Losing Their Platform Leader Advantage
Microsoft is riding the wave of past success of its Windows PC system, and expecting the same success in the smartphone and tablet market. However, numerous software titles that were previously only compatible on Windows machines are now functional on the Apple operating system, and Microsoft is losing its PC platform leader advantage over Apple.
The problem is that consumers are entrenched in their Apple, Google and Samsung mobile computing devices, and Microsoft is entering an already established market that has managed so far without Windows and Microsoft Office compatibility. Consider that in developed markets, smartphone and tablet devices are relatively new purchases to complement existing computer usage. In emerging markets however, consumers will likely begin with smartphones and tablets as their initial computing device, rendering Microsoft's PC dominance useless. In the upcoming years, industry leaders of the mobile computing revolution will shape and define the new standards.

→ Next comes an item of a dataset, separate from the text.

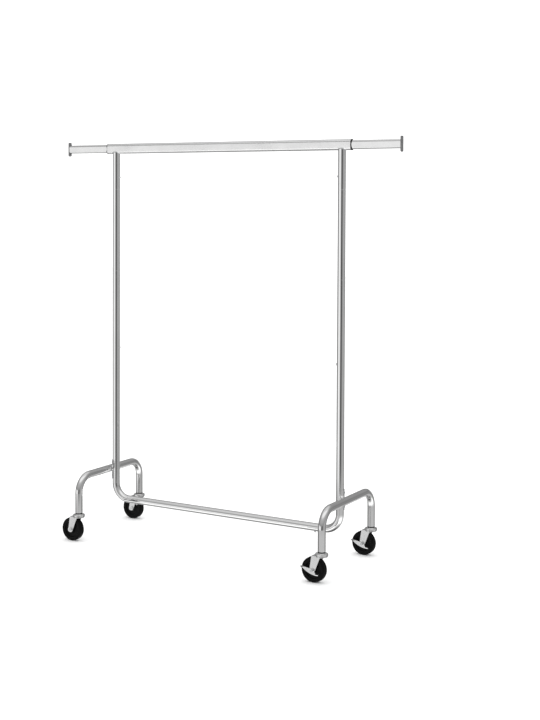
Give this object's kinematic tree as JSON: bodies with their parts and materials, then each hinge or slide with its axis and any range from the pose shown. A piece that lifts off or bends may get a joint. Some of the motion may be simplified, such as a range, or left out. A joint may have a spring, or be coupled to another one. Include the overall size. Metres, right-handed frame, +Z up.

Recall how the computing platform war played out in the 1980s. Although Apple's Macintosh computer was the leading product at the time, Microsoft became the dominant personal computer platform because its architecture and software was more "open" than that of Apple's. Microsoft is now pursuing a product strategy by not providing Microsoft Office on other tablet systems, and putting their established platform advantage at risk.
Takeaways for Microsoft
A desire for seamless compatibility is growing, as usage between smartphones, tablets and laptops/desktop computers is more intertwined than ever. The only company that currently offers seamless integration of both hardware and software across all three device types is Apple.
As Microsoft's business is not extremely diverse and is heavily dependent on the PC industry, Microsoft needs to step in the following three directions to stay relevant in the fast changing industry:
- Microsoft should focus on maintaining the Office productivity suite as the industry standard by providing high quality applications on Apple products and mobile computing devices.
- Microsoft needs to improve their hardware and devices segment such that their Surface prices and products are competitive with the current market offerings.
- Microsoft should enter the smartphone hardware market with their Windows 8 phones, to be less susceptible to the successes and failures of device manufacturers such as Nokia (NOK) and HTC. This is particularly true in producing low-end phones and entering emerging markets.
Without these strategic moves, Microsoft's dominance in the technology industry may soon become a thing of the past.